Es überrascht nicht, dass der Regisseur in „Petrov’s Flu“ Russland in dunklen Farben zeichnet. Nach der literarischen Vorlage, Alexei Salnikows „Petrov hat Fieber. Gripperoman“ (verlegt bei Suhrkamp), erzählt der Film vom Comiczeichner/Autor/Autoschlosser Petrov, der zu Anfang in einem Bus unterwegs ist. Draußen rieselt leise der Schnee, innen wird laut gehustet (vor allem von Petrov), gerempelt und gemault – nicht zuletzt über den Zustand des Landes. „Gorbatschow hat das Land verkauft, Jelzin hat es versoffen“, heißt es da; zu dieser Kurzanalyse des postsowjetischen Russlands gesellen sich noch Fremdenfeindlichkeit und Antisemitismus. Dieser Bus voll brodelnden Volkszorns hält an, Petrov wird herausgeholt, Männer drücken dem Hustenden und Torkelnden eine Kalaschnikow in die Hand – er muss mal eben bei der Hinrichtung einer gut gekleideten Abendgesellschaft mitschießen. Deren Forderung nach einer ordentlichen Verhandlung wird durch einen kurzen Feuerstoß abgerissen, Petrov darf zurück in den Bus, weiter geht die Fahrt.​

Roadmovie „Abteil Nr. 6“ in der ARD-Mediathek

Träumt Petrov? Oder suchen ihn Erinnerungen heim? Oder durchdämmert und durchschwitzt er längst einen wahnwitzigen Fiebertraum – mit uns an seiner Seite? Wie auch immer: Technisch ist das virtuos gemacht, mit einer minutenlangen Einstellung ohne Schnitt (oder ohne sichtbaren Schnitt), die einen unweigerlich und unmittelbar mit ins Geschehen hineinzieht. Serebrennikow gibt bei seinen langen Sequenzen nur selten Signale (oder Warnungen), wenn er uns auf unerwartete Erzähl-Ebenen lockt.​

Prügelei im Lyrik-Zirkel

Weiter geht es in eine öffentliche Bibliothek, in der Petrovs Frau Petrova arbeitet. Sie wundert sich über einen männlichen Kunden, der sich erst Bücher über den Marquis de Sade leiht, dann über Konzentrationslager und dann über Gynäkologie; nebenan tagt ein Lyrikzirkel, bei dem sich die Diskussion über Versrhythmen in eine Schlägerei hineinsteigert.
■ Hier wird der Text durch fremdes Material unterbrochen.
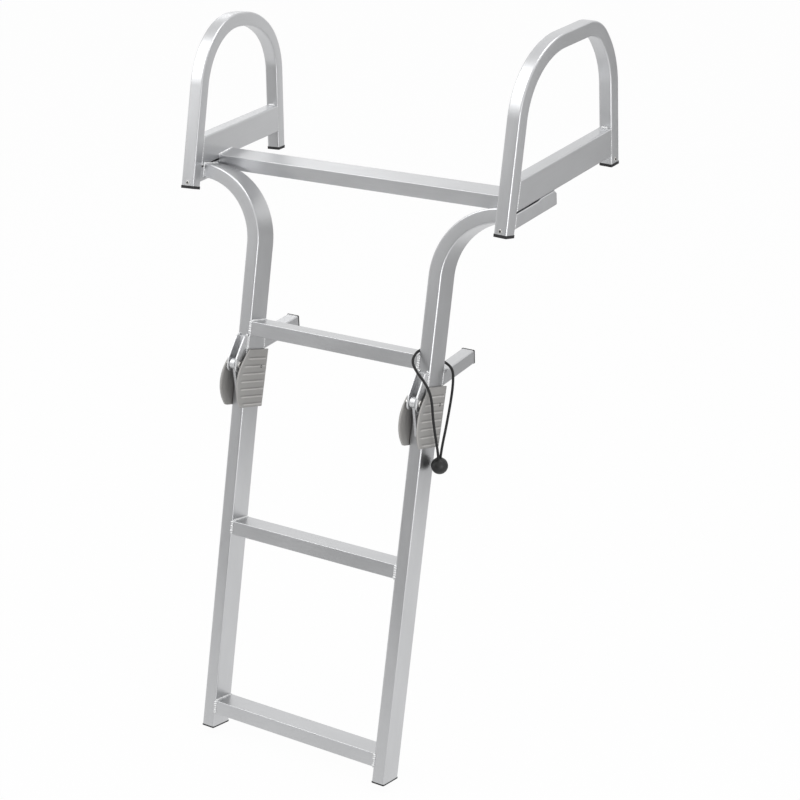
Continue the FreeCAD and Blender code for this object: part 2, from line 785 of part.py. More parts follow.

Da werden Petrovas Augen nachtschwarz, den aggressivsten Diskutanten verprügelt sie, bis Blut auf die Lyrikbände spritzt. Realität? Oder Gewaltfantasien einer äußerlich eher stillen Bibliothekarin? Steht hier ein ganzes Land vor dem kollektiven Nervenzusammenbruch?​​

Interview zu Verschwörungstheorien

Es bleibt undurchsichtig, wenn der Film uns zwischendurch und erstmal unmerklich in die Handlung eines Romans führt, den Petrov bei einem Verlag unterzubringen versucht; später engt sich das sehr breite Format der Filmbilder rechts und links ein, mutmaßlich bei Erinnerungen Petrovs an seine Jugend, im letzten Filmdrittel wird es schwarzweiß für eine weitere Geschichte mit Bezug zu Petrov, in der sich Serebrennikov mit einem gewissen Genuss auch über das eigene Metier lustig macht: Da probt eine Theatertruppe mit großer Künstlergeste, als bringe sie Tschechovs Gesamtwerk auf die Bühne – letztlich geht es um Kinderbespaßung.​​

In dieser buchstäblich fiebrigen Gesellschafts-Groteske verbinden sich schwarzer Humor mit Melancholie und Traurigkeit, Resignation angesichts der gesellschaftlichen Zustände mit einem gewissen Trotz der Hoffnung. Alles wirkt muffig und ranzig, die Welt (beziehungsweise Russland) ist, wenn denn mal die Sonne scheint, meist graubraun. Dass ein Film wie dieser in Russland entstehen konnte, überrascht schon – allerdings als Koproduktion mit Frankreich, Deutschland und der Schweiz. Ein Werk wie eine Antithese zum „Arthouse-Wohlfühlfilm“ – eine enorme filmische Erfahrung.​

„Buba“ von Arne Feldhusen mit Bjarne Mädel

Buba Bjarne Mädel Netflix

Bjarne Mädel als Jakob Otto alias „Buba“. Foto: Netflix

Merkwürdig – warum zündet das Ganze nicht so richtig? Warum ist „Buba“ nie so gelungen, wie man anhand der Beteiligten erwarten dürfte, eigentlich müsste? Trotz Darsteller Bjarne Mädel, von dem man sich ja ziemlich alles ohne Risiko anschauen kann. Trotz Regisseur Arne Feldhusen, der mit Mädel die TV-Perlen „Der Tatortreiniger“, „Stromberg“, „Mord mit Aussicht“ und „Der kleine Mann“ gedreht hat.  „Buba“, ihre jüngste Zusammenarbeit, hat zwar ihre Momente, aber insgesamt enttäuscht diese Netflix-Tragikomödie.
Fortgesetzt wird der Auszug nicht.